The project will delve into the history of the Black Fives Era, a period—that spanned nearly 50 years—in which the sport of basketball was racially segregated. It will detail how the game was widely introduced to the Black community in 1904—13 years after the sport was invented—and how dozens of pioneering African American athletes popularized it within the country, using their talent and innovation to shape and elevate its landscape.

The documentary will also explore how African American sports managers and promoters transformed ballrooms, dance halls and church basements into venues where all-Black teams competed since they were barred from whites-only athletic clubs and gymnasiums. Turning lemons into lemonade, they intertwined live music and dance performances into the sporting events; cultivating a synergy between basketball and entertainment that still exists today.

The project aims to shed light on the resiliency displayed by these Black athletes and sports innovators in the face of marginalization and the historic strides before the NBA was integrated during the 1949-50 season.

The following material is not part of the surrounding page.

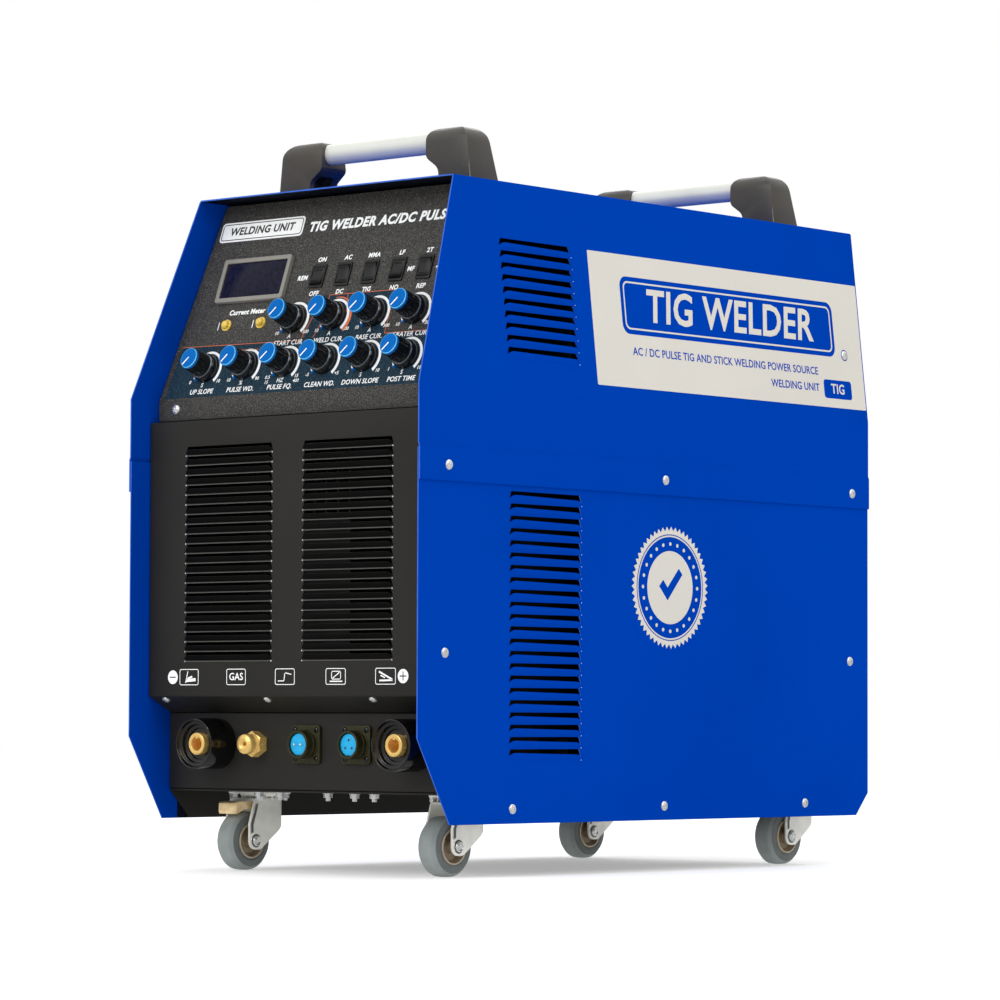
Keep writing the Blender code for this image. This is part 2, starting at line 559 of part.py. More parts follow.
def build_fan():
    """Axial fan behind the rear panel, with a guard outside it."""
    half = FAN_RADIUS + 0.004
    outer = rounded([(-half, -half, 0.010), (half, -half, 0.010), (half, half, 0.010),
                     (-half, half, 0.010)], 3)
    front, back = 0.0390, 0.0015  # behind the outside of the rear panel
    middle = shift(FAN_X, REAR_Y - (front + back) / 2, FAN_Z) @ UPRIGHT_XZ
    frame = place("fan_frame", drawn("fan_frame", [outer, circle(FAN_RADIUS - 0.001, 32)], front - back,
                                     middle), BLACK, MACHINE)
    at = shift(FAN_X, REAR_Y - front, FAN_Z)
    bm = bmesh.new()
    for quarter in range(4):
        turn = Matrix.Rotation((quarter + 0.5) * math.pi / 2, 4, "Y")
        add_box(bm, (0.0120, 0.0006, -0.0030), (FAN_RADIUS + 0.0020, 0.0036, 0.0030), at @ turn)
    boolean(frame, to_mesh(bm, "fan_stays"), "UNION")
    hub = at @ Matrix.Rotation(-math.pi / 2, 4, "X")
    boolean(frame, rods("fan_motor", 0.0220, 0.0002, 0.0080, [hub], 16), "UNION")

    axis = shift(FAN_X, REAR_Y - 0.0165, FAN_Z) @ ALONG_Y
    hub = rods("fan_rotor", 0.0270, -0.0120, 0.0125, [Matrix()], 18)
    rotor = place("fan_rotor", hub, BLACK, MACHINE, axis)
    bm = bmesh.new()
    for k in range(7):
        blade = Matrix.Rotation(2 * math.pi * k / 7, 4, "Z") @ Matrix.Rotation(math.radians(32), 4, "X")
        add_box(bm, (0.0240, -0.0165, -0.0010), (0.0755, 0.0165, 0.0010), blade)
    boolean(rotor, to_mesh(bm, "fan_blades"), "UNION")

    rings, spokes = (0.0180, 0.0380, 0.0590, 0.0800), 4
    loops = [circle(0.0830, 24)]
    for inner, outer in zip(rings, rings[1:]):
        for k in range(spokes):
            spread = [(inner + 0.003, 0.0035), (outer, 0.0035)]
            points = []
            for radius, margin in spread:
                start = k * math.tau / spokes + margin / radius
                end = (k + 1) * math.tau / spokes - margin / radius
                arc = [start + (end - start) * j / 4 for j in range(5)]
                arc = arc if radius < outer else arc[::-1]
                points += [(radius * math.cos(a), radius * math.sin(a)) for a in arc]
            loops.append(points)
    middle = shift(FAN_X, REAR_Y + GAP + 0.00125, FAN_Z)
    place("fan_guard", drawn("fan_guard", loops, 0.0025, middle @ UPRIGHT_XZ), ZINC, MACHINE)


def build_rear_fittings():
    nose = [((-0.0270, -0.0080, -0.0225), (0.0270, 0.0500, 0.0225))]
    at = shift(BREAKER_X, REAR_Y, BREAKER_Z)
    back = Matrix.Rotation(math.pi, 4, "Z")  # local y to the inside of the machine
    body = place("breaker_body", boxes("breaker_body", nose), BLACK, MACHINE, at @ back)
    case = [((-0.0270, 0.0060, -0.0400), (0.0270, 0.0650, 0.0400))]
    boolean(body, boxes("breaker_case", case), "UNION")
    slot = [((-0.0235, -0.0200, -0.0100), (0.0235, 0.0040, 0.0100))]
    boolean(body, boxes("lever_slot", slot), "DIFFERENCE")
    outline = [(-0.0165, 0.0022, 0.0015), (-0.0165, -0.0022, 0.0015), (0.0020, -0.0040, 0.002),
               (0.0040, 0.0, 0.002), (0.0020, 0.0040, 0.002)]
    tilt = Matrix.Rotation(math.radians(38), 4, "X")
    lever = drawn("breaker_lever", [rounded(outline, 2)], 0.0460, SIDE_YZ)
    place("breaker_lever", lever, GREY, MACHINE, at @ back @ shift(y=-0.0020) @ tilt)

    outward = Matrix.Rotation(-math.pi / 2, 4, "X")
    profile = [(0.0060, -0.0090), (0.0060, 0.0250), (0.0085, 0.0250), (0.0115, 0.0200), (0.0130, 0.0120),
               (0.0130, GAP), (0.0100, GAP), (0.0100, -0.0090)]
    gland = lathe("cable_gland", profile, 18, BLACK, MACHINE,
                  shift(GLAND_X, REAR_Y, GLAND_Z) @ outward, closed=True)
    hexagon = [circle(0.0150, 6), circle(0.0095, 12)]
    boolean(gland, drawn("gland_hex", hexagon, 0.0060, shift(z=GAP + 0.0030)), "UNION")
    profile = [(0.0, 0.0080), (0.0020, 0.0080), (0.0020, 0.0240), (0.0040, 0.0240), (0.0052, 0.0200),
               (0.0040, 0.0195), (0.0052, 0.0150), (0.0040, 0.0145), (0.0040, 0.0080), (0.0070, 0.0070),
               (0.0070, GAP), (0.0050, GAP), (0.0050, -0.0160), (0.0, -0.0160)]
    inlet = lathe("gas_inlet", profile, 16, BRASS, MACHINE, shift(INLET_X, REAR_Y, INLET_Z) @ outward)
    boolean(inlet, rods("inlet_hex", 0.0092, GAP, 0.0060, [Matrix()], 6), "UNION")


def build_inside():
    """The heavy parts that stand on the base tray, and the board behind the control panel."""
    floor = FLOOR_Z + GAP
    comb = [(-0.1350, floor), (-0.0150, floor)]
    fins, pitch = 9, 0.0135
    for k in range(fins):
        right = -0.0150 - k * pitch
        comb += [(right, 0.3200), (right - 0.0025, 0.3200)]
        if k < fins - 1:
            comb += [(right - 0.0025, 0.2600), (right - pitch, 0.2600)]
    comb += [(comb[-1][0], 0.2500), (-0.1350, 0.2500)]
    mesh = drawn("heat_sink", [comb], 0.2600, shift(y=0.2450) @ UPRIGHT_XZ)
    place("heat_sink", mesh, ALUMINIUM, MACHINE)
    core = boxes("transformer", [((0.0300, 0.2300, floor), (0.1300, 0.3400, 0.1450))])
    core = place("transformer", core, COPPER, MACHINE)
    boolean(core, boxes("winding", [((0.0450, 0.2100, 0.0450), (0.1150, 0.3600, 0.1300))]), "UNION")
    board = boxes("control_board", [((-0.1350, -0.0100, -0.0266), (0.1350, 0.1350, -0.0250))])
    board = place("control_board", board, GREEN, MACHINE, on_panel(0.0, 0.0))
    boolean(board, boxes("board_parts", [((-0.1200, 0.0850, -0.0400), (-0.0500, 0.1300, -0.0260)),
                                         ((0.0100, 0.0200, -0.0420), (0.0900, 0.0700, -0.0260))]), "UNION")
    valve = boxes("gas_valve", [((0.0980, 0.5300, floor), (0.1220, 0.5660, 0.0850))])
    valve = place("gas_valve", valve, BRASS, MACHINE)
    boolean(valve, rods("valve_coil", 0.0130, 0.0800, 0.1250, [shift(0.1100, 0.5450)], 16), "UNION")


clear_scene()
PARTS = new_collection("tig_welding_machine")
CUTTERS = new_collection("cutters")
MACHINE = bpy.data.objects.new("machine_frame", None)
PARTS.objects.link(MACHINE)
MACHINE.location = (0.0, -DEPTH / 2, CLEARANCE)

build_upper_cover()
build_lower_cover("lower_cover_left", -1)
build_lower_cover("lower_cover_right", 1)
build_base_tray()
build_control_panel()
build_vent_panel()
build_connector_panel()
build_rear_panel()
for where, front in HANDLE_FRONTS.items():
    build_handle(where, front)
for castor, (side, y) in CASTORS.items():
    build_castor(castor, side, y)
build_brake_pedal()
for row, (count, x0, s) in zip(("lower", "upper"), KNOB_ROWS):
    for k in range(count):
        build_knob(f"knob_{row}_{k + 1}", x0 + k * KNOB_PITCH, s)
for k, (x, tip) in enumerate(SWITCHES):
    build_switch(f"rocker_switch_{k + 1}", x, tip)
build_meter()
build_sockets()
build_fan()
build_rear_fittings()
build_inside()
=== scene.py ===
"""Visible finish of a TIG welding machine on castors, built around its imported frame.

Every piece is drawn in the machine frame: x to the right seen from the front, y back from the front
edge of the covers, z up from the bottom edge of the side covers. put() carries it to its place.
"""

import math

import bmesh
import bpy
from mathutils import Matrix, Vector


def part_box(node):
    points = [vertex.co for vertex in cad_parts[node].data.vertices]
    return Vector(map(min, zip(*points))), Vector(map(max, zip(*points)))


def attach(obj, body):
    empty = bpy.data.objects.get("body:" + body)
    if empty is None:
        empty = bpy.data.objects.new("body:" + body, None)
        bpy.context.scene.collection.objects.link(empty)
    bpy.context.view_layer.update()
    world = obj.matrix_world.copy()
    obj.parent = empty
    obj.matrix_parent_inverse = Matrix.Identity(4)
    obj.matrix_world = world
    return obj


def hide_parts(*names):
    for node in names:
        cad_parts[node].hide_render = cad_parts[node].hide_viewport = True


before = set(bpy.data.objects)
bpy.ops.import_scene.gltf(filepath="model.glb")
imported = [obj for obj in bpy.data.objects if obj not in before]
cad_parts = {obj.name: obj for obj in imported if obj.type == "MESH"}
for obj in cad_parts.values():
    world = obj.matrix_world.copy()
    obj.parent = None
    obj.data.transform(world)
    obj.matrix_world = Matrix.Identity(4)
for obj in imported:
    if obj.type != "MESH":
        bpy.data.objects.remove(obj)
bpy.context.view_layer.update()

bl_info = {
    "name": "TIG welding machine finish",
    "version": (1, 0, 0),
    "blender": (4, 5, 0),
    "location": "View3D > Sidebar > Welder",
    "description": "Builds the visible pieces of a TIG welding machine around its packed frame",
    "category": "Object",
}

# The machine frame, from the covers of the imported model
FRONT_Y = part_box("upper_cover")[0].y
SKIRT_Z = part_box("lower_cover_left")[0].z
MACHINE = Matrix.Translation((0.0, FRONT_Y, SKIRT_Z))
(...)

Westbrook—who is creating the project through his Zero World Media production company in collaboration with The Black Fives Foundation and Propagate Content—says he’s looking forward to bringing this significant part of sports history to the forefront.

“I’m excited to work with Propagate and The Black Fives Foundation on this project,” he said in a statement, according to the news outlet. “This subject is obviously very personal to me for a number of reasons. These teams helped break racial and societal barriers and paved the way for the game and the NBA as a whole. These stories deserve to be told, and I’m proud of Zero World Media’s involvement.” There is no word on when the project is slated to be released.

News about the documentary comes nearly a year after Westbrook’s project “Tulsa Burning: The 1921 Race Massacre” premiered on the History Channel.